BEGIN
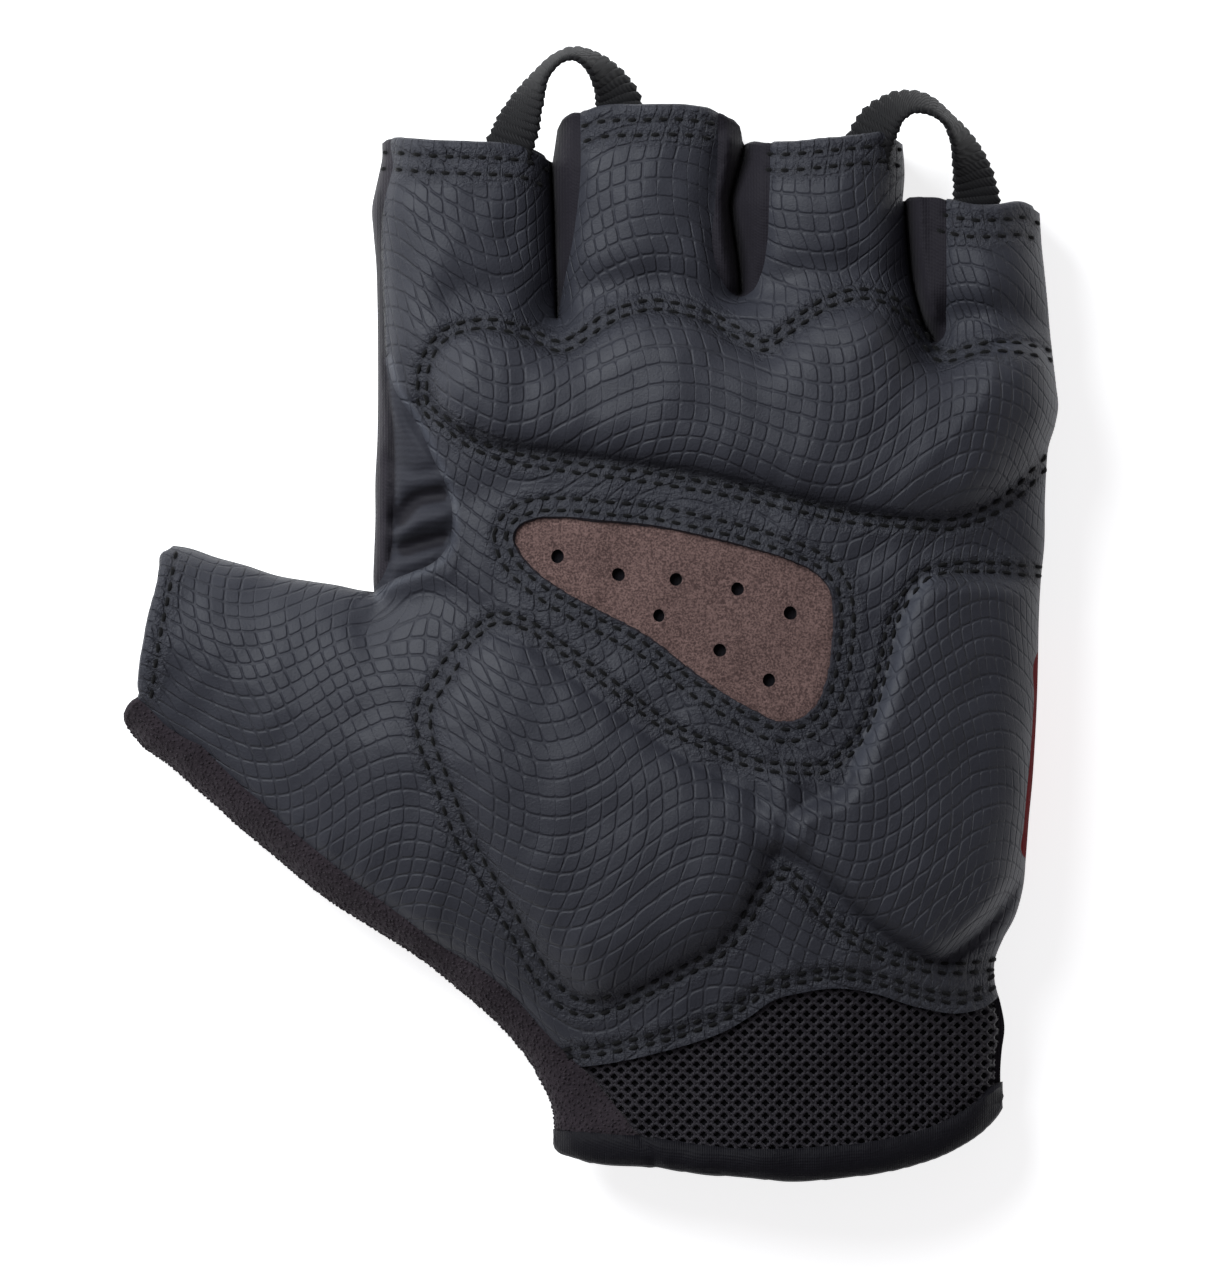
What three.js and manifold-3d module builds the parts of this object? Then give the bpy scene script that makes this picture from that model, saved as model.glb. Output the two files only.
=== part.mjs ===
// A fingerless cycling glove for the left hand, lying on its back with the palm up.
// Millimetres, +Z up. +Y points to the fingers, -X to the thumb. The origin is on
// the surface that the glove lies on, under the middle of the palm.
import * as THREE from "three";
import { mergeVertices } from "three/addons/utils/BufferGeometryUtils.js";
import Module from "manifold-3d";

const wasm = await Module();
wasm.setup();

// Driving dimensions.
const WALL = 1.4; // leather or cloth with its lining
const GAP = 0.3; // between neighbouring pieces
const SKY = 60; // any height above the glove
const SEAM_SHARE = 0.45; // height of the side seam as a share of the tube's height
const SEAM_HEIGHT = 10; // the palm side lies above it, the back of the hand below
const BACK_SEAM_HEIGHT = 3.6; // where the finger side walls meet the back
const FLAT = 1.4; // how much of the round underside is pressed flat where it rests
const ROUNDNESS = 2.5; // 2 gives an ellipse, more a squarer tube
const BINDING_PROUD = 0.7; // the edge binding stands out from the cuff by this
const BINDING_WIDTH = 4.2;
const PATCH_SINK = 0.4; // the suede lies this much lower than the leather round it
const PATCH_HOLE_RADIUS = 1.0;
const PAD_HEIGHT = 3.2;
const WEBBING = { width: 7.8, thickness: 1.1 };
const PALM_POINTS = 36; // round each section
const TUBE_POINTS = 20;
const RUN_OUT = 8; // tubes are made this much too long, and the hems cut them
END
### Do this
Can you reproduce all the material exactly?

### Expected answer
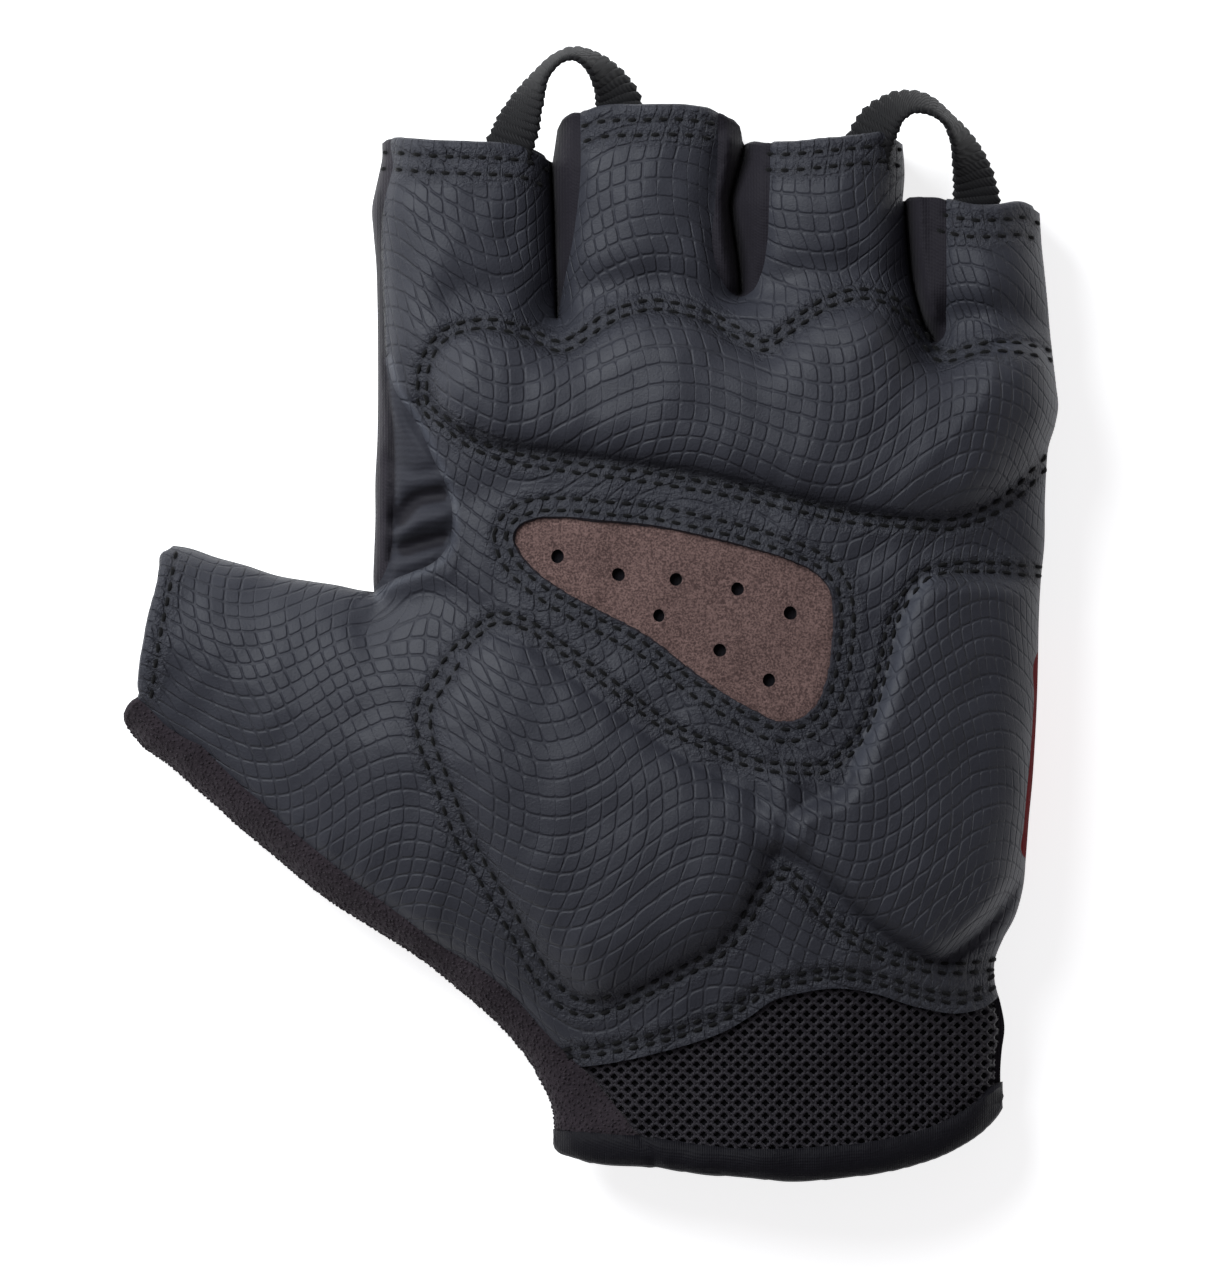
What three.js and manifold-3d module builds the parts of this object? Then give the bpy scene script that makes this picture from that model, saved as model.glb. Output the two files only.
=== part.mjs ===
// A fingerless cycling glove for the left hand, lying on its back with the palm up.
// Millimetres, +Z up. +Y points to the fingers, -X to the thumb. The origin is on
// the surface that the glove lies on, under the middle of the palm.
import * as THREE from "three";
import { mergeVertices } from "three/addons/utils/BufferGeometryUtils.js";
import Module from "manifold-3d";

const wasm = await Module();
wasm.setup();

// Driving dimensions.
const WALL = 1.4; // leather or cloth with its lining
const GAP = 0.3; // between neighbouring pieces
const SKY = 60; // any height above the glove
const SEAM_SHARE = 0.45; // height of the side seam as a share of the tube's height
const SEAM_HEIGHT = 10; // the palm side lies above it, the back of the hand below
const BACK_SEAM_HEIGHT = 3.6; // where the finger side walls meet the back
const FLAT = 1.4; // how much of the round underside is pressed flat where it rests
const ROUNDNESS = 2.5; // 2 gives an ellipse, more a squarer tube
const BINDING_PROUD = 0.7; // the edge binding stands out from the cuff by this
const BINDING_WIDTH = 4.2;
const PATCH_SINK = 0.4; // the suede lies this much lower than the leather round it
const PATCH_HOLE_RADIUS = 1.0;
const PAD_HEIGHT = 3.2;
const WEBBING = { width: 7.8, thickness: 1.1 };
const PALM_POINTS = 36; // round each section
const TUBE_POINTS = 20;
const RUN_OUT = 8; // tubes are made this much too long, and the hems cut them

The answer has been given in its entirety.